The second most interesting character on the show, at least for me and Jade, was one that was on screen for maybe five minutes. Our reaction:

Me: Is that... BD Wong?
Jade: Is that... BD Wong?
Me: It IS him!
Me: I don't know what I'm more shocked by, BD Wong in drag, or the fact that he looks great in it.
Jade: I know! I wasn't sure it was him because he was doing such a good job of being a woman!

But seriously -- fascinating character. Despite the fact that she says it'll be the last time Elliot ever sees her, I really hope that's not true. I'd love to see more of that character!

My biggest problem with the show is that no one's plans make any logical sense. :)))

- Elliot's/Mr. Robot's plan to "even out" the score between the haves and have nots by erasing all debt doesn't actually help poor people. Or even if it does, it's only temporary. Poor people are less likely to own their own homes, for instance. So if you wipe out all debt, guess who stands to gain the most? That's right, rich people who are paying off apartment buildings and mansions and yachts and private jets and hotels and what not. Sure, the middle class will be better off -- maybe -- but the differences at the top and bottom of the hierarchy will be even more extreme than before. Thanks for giving the landlord of the poor person's apartment building outright ownership of the place, Mr. Robot!
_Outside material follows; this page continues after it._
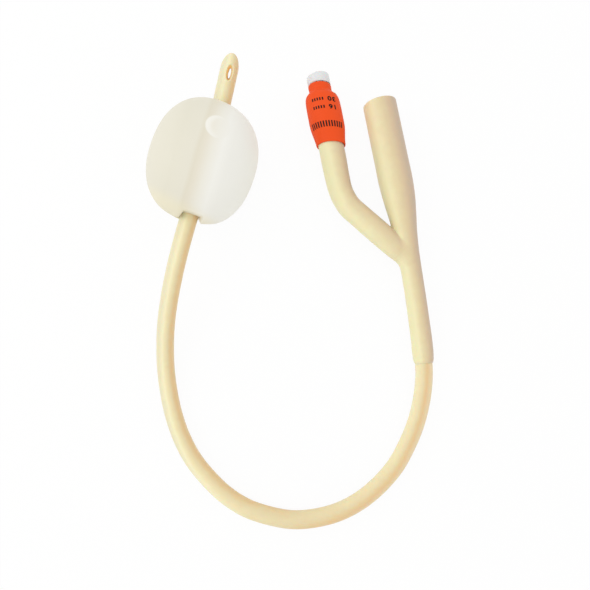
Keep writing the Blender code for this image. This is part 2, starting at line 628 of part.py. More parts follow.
def make_retainer(parts, plastic):
    outer = CHAMBER_RADIUS - CLEARANCE
    bottom = RETAINER_TOP_Y - RETAINER_THICKNESS
    ring = [(RETAINER_HOLE_RADIUS, RETAINER_TOP_Y), (outer, RETAINER_TOP_Y),
            (outer, bottom), (RETAINER_HOLE_RADIUS, bottom)]
    valve_turned("valve_retainer", ring, RETAINER_TOP_Y, 20, parts, plastic)


def main():
    clear_scene()
    parts = new_collection("balloon_catheter")
    cutters = new_collection("cutters")
    latex = material("coated_latex", (0.82, 0.72, 0.44), 0.4)
    membrane = material("balloon_latex", (0.83, 0.80, 0.68), 0.35)
    band = material("orange_rubber", (0.82, 0.10, 0.03), 0.5)
    white = material("white_plastic", (0.78, 0.78, 0.78), 0.35)
    rubber = material("seal_rubber", (0.45, 0.45, 0.44), 0.6)
    steel = material("spring_steel", (0.62, 0.62, 0.62), 0.25, 1.0)
    make_shaft(parts, cutters, latex)
    make_tip(parts, cutters, latex)
    make_balloon(parts, membrane)
    make_connector(parts, cutters, latex)
    make_sleeve(parts, band)
    make_valve_body(parts, white)
    make_plunger(parts, white, rubber)
    make_spring(parts, steel)
    make_retainer(parts, white)
    bpy.context.view_layer.update()


main()
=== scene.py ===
# %% [markdown]
# A two-way balloon catheter, lying on a pale table and seen from nearly straight above.
# The real thing is natural rubber latex, about 380 mm long from its closed tip to its funnel. It
# has a balloon blown up with water near the tip, and a forked end with a drainage funnel and an
# inflation arm. An orange band holds the white inflation valve in the arm.
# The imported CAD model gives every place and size. This script dresses it: it loads the model as a
# fixed frame and builds a fine mesh for each piece round it.

# %% Load the frame
import math

import bmesh
import bpy
import numpy as np
from mathutils import Matrix, Vector


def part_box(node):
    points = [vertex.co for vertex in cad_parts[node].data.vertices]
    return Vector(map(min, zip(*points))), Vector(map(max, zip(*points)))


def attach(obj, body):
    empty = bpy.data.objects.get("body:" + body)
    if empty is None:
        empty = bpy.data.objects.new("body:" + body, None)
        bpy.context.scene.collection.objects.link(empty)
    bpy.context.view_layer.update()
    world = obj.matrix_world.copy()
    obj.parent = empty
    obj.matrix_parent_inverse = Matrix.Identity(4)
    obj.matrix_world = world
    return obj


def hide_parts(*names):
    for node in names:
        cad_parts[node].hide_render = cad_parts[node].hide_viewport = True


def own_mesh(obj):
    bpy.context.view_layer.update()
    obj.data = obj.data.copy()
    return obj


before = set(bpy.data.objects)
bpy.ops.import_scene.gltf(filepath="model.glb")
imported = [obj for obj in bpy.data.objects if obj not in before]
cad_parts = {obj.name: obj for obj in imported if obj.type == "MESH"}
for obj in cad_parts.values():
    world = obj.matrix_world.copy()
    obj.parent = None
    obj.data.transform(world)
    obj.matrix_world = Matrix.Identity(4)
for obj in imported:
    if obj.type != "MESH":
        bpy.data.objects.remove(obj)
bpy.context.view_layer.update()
MM = 0.001

# %% [markdown]
# The photograph was taken from close by, a little off the vertical, and the part lies turned in
# the picture. A camera can be placed by eye, but then every edge has to be nudged. Here it was
# worked out once from the part's real size, and it is given as a place, a tilt and a turn.

# %% Camera
CAMERA_PLACE = Vector((-1.63, -20.80, 187.64)) * MM
CAMERA_TILT = math.radians(6.0)
CAMERA_TURN = math.radians(-10.3)
SENSOR_WIDTH = 36.0
LENS = 30.51
NEAREST = 5 * MM
FARTHEST = 10.0

camera = bpy.data.objects.new("camera", bpy.data.cameras.new("camera"))
bpy.context.scene.collection.objects.link(camera)
camera.matrix_world = (Matrix.Translation(CAMERA_PLACE) @ Matrix.Rotation(CAMERA_TURN, 4, "Z")
                       @ Matrix.Rotation(CAMERA_TILT, 4, "X"))
camera.data.sensor_width = SENSOR_WIDTH
camera.data.lens = LENS
camera.data.clip_start = NEAREST
camera.data.clip_end = FARTHEST
bpy.context.scene.camera = camera
bpy.context.scene.view_settings.view_transform = "Standard"
print("camera", round(CAMERA_PLACE.z / MM), "mm up,", LENS, "mm lens")

# %% [markdown]
# Materials are made of nodes. Two small helpers keep that readable: one adds any node with its
# settings and links, and one turns the hex code of a screen colour into the linear numbers that
# the renderer works in.

# %% Node and colour helpers


def srgb(code):
    """Linear RGBA of a hex colour such as F0E6BC."""
    shares = [int(code[i:i + 2], 16) / 255 for i in (0, 2, 4)]
    return [s / 12.92 if s <= 0.04045 else ((s + 0.055) / 1.055) ** 2.4 for s in shares] + [1.0]


def node(tree, kind, inputs=None, **settings):
    """Adds a shader node. inputs maps a socket's name or number to a value or another socket."""
    made = tree.nodes.new(kind)
    for name, value in settings.items():
        setattr(made, name, value)
    for key, value in (inputs or {}).items():
        if isinstance(value, bpy.types.NodeSocket):
            tree.links.new(value, made.inputs[key])
        else:
            made.inputs[key].default_value = value
    return made


def new_material(name):
    """A material with its node tree emptied, but for the output."""
    mat = bpy.data.materials.new(name)
    mat.use_nodes = True
    tree = mat.node_tree
    tree.nodes.clear()
    return mat, tree, node(tree, "ShaderNodeOutputMaterial")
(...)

- Angela's plan to exact vengeance on the people who killed her and Elliot's parents by falsifying a confession about chain of custody with the .dat file. Okay, great, so you're taking down the dudes who made that awful decision. Will that bring back your parents, or any of the people who died? No. And yet by doing it, she's actually destroying the actual lives of people employed at Allsafe, and destroying the company Gideon (a good man) built. Why would that trade off make sense to any normal, compassionate human being? It doesn't, which is yet another reason why she's an idiot.